"Le plein potentiel de l'entrepreneuriat est souvent inexploité, expliquait en 2016 Jean-Michel SEVERINO et Jérémy HAJDENBERG dans leur ouvrage Entreprenante Afrique. Cela est dû à l'existence de nombreuses contraintes qui entravent le développement du secteur privé, parmi lesquelles des politiques et des cadres législatifs défavorables, un manque d'infrastructures, de service d'aide au développement, des accès limités aux financements, à des savoir-faire…"
Pour mettre un terme à ces blocages, le gouvernement Rwandais a fait appel à la fondation i4Policy pour rédiger un cadre législatif favorable à l'entrepreneuriat. La fondation s'appuie sur l'historique de l'évolution des cadres juridiques un peu partout en Afrique depuis les années 80 et le Ghana qui développe alors ses premières lois pour aider ses PME. Il sera suivi par une vingtaine de pays, jusqu'à ce que la Tunisie, en 2018, lance le premier cadre législatif spécialement dédié aux start-up, suivi à son tour par le Mali et le Sénégal.

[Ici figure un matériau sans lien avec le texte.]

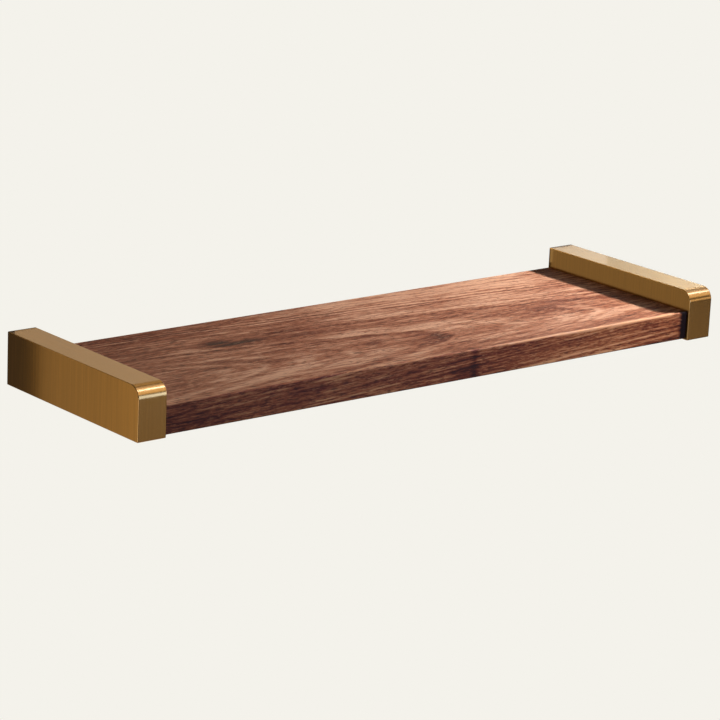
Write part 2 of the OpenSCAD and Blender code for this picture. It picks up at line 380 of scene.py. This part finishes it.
def brushed_brass(name, colour, line_mm):
    """Solid brass brushed in one direction: a satin, deep gold surface covered in fine parallel lines. They
    run along the bar on its top, over its corner and down its front, and upright on its sides."""
    material, tree = new_material(name)
    position = position_mm(tree)
    # Real brushed lines are some 0.1 mm wide, too fine to show, so the widest of these are 1 mm wide
    brushings = []
    for size in ((line_mm, 60, 60), (60, line_mm, 60)):
        stretched = add_node(tree, "ShaderNodeVectorMath", {0: position, 1: per_mm(*size)},
                             operation="MULTIPLY")
        brushings.append(add_node(tree, "ShaderNodeTexNoise", {"Vector": stretched, "Scale": 1.0,
                                                               "Detail": 4.0, "Roughness": 0.7}))
    along_bar, upright_lines = brushings
    normal = add_node(tree, "ShaderNodeNewGeometry").outputs["True Normal"]
    facing = add_node(tree, "ShaderNodeSeparateXYZ", {0: normal}).outputs["X"]
    sideways = add_node(tree, "ShaderNodeMath", {0: facing}, operation="ABSOLUTE")
    on_side = add_node(tree, "ShaderNodeMath", {0: sideways, 1: 0.7}, operation="GREATER_THAN")
    lines = add_node(tree, "ShaderNodeMix", {0: on_side, 2: along_bar, 3: upright_lines}, data_type="FLOAT")
    contrast = add_node(tree, "ShaderNodeMapRange", {0: lines, 1: 0.35, 2: 0.65})
    dark = tuple(value * 0.90 for value in colour[:3]) + (1.0,)
    bright = tuple(value * 1.06 for value in colour)
    lined = add_node(tree, "ShaderNodeMix", {0: contrast, 6: dark, 7: bright}, data_type="RGBA").outputs[2]
    # Light spreads less along the lines of the top, the corner and the front
    sheen = add_node(tree, "ShaderNodeMapRange", {0: lines, 1: 0.3, 2: 0.7, 3: 0.22, 4: 0.26})
    spreading = add_node(tree, "ShaderNodeMath", {0: on_side, 1: 0.06, 2: sheen}, operation="MULTIPLY_ADD")
    bump = add_node(tree, "ShaderNodeBump", {"Height": lines, "Strength": 0.15, "Distance": 0.01 * MM})
    # A thin lacquer keeps the brass from tarnishing
    shader = add_node(tree, "ShaderNodeBsdfPrincipled", {
        "Base Color": lined, "Metallic": 1.0, "Roughness": spreading, "Normal": bump,
        "Coat Weight": 0.5, "Coat Roughness": 0.2})
    add_node(tree, "ShaderNodeOutputMaterial", {"Surface": shader})
    return material


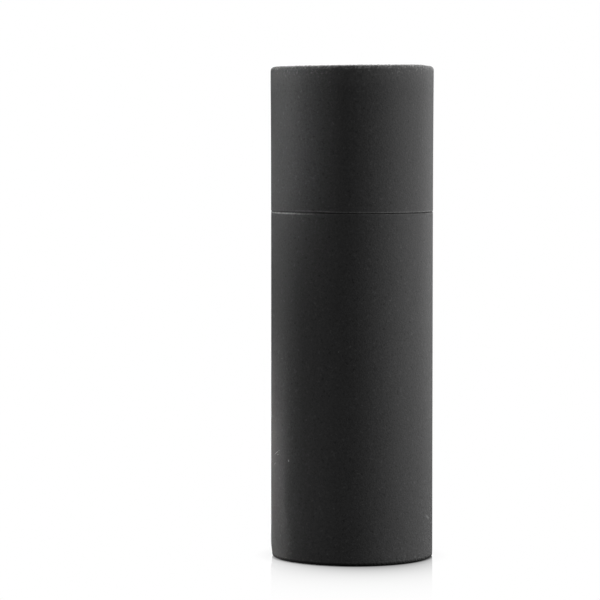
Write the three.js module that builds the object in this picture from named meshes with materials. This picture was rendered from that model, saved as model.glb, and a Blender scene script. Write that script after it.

Alors, à quoi s'attendre au Rwanda ?
Pour la fondation i4Policy, il y a sept domaines de réforme politique pour soutenir les écosystèmes de démarrage :
- la gouvernance (obtention de permis, faillite, propriété intellectuelle, exécution des contrats…),
- le financement (de pré-amorçage, bancaire, à risque),
- les infrastructures,
- les marchés,
- le soutien (à la croissance, opérationnel, R&D),
- le capital humain (formation, marché du travail)
- et la culture (mise en réseau, développement personnel).
Et le nouveau cadre de loi espéré par le gouvernement rwandais devrait couvrir tous ces domaines. Un travail titanesque mais nécessaire, à l'image du startups Act sénégalais qui a conduit à réformer l’ensemble de la législation portant sur la fiscalité des entreprises. Car l'objectif est de créer un ensemble cohérent, entre institutions et acteurs, politiques et privés. "Souvent les gouvernements […] sont confrontés à des mesures désordonnées et sans coordination, administrées par des acteurs différents du monde entrepreneurial", explique la fondation dans un rapport d'analyse des législations en cours sur le continent. La fondation accorde également beaucoup d'importance à la participation, dans la rédaction de ces lois, des entrepreneurs eux-mêmes, en plus des politiques, d'abord pour présenter une vision réelle de la situation et ainsi mieux cibler les actions, mais aussi pour renforcer le dialogue et la confiance entre secteurs public et privé. Malgré tout, la fondation est consciente que "les politiques publiques ne peuvent pas toujours résoudre à elles seules les problèmes liés à l’entrepreneuriat".
Des idées pour les autres pays
Ces cadres juridiques se présentent comme un véritable atout. Et la réussite tunisienne, notamment, fait des envieux. L'Algérie a annoncé en début d'année la création d'un cadre juridique spécifique pour les start-up et un financement de 10 millions d'euros pour les "champions algériens capables de conquérir d’autres marchés en Afrique et ailleurs". Pour ne pas rater le train de l'innovation, le Ghana, la Côte d’Ivoire et la RDC devraient eux aussi se doter d'une telle législation dans les prochains mois. En revanche, les "poids lourds" du secteur en Afrique ne s'y intéressent pas beaucoup. L'Afrique du Sud, le Kenya ou le Nigéria possèdent déjà de nombreux outils en faveur de l'innovation, et des outils qui fonctionnent. Ainsi, et même si de nombreux acteurs dans ces trois pays appellent à la création de startups Act, leur gouvernement ne semblent pas enclins à chambouler leur législation pour des résultats qui pourrait ne pas être à la hauteur de l'engagement.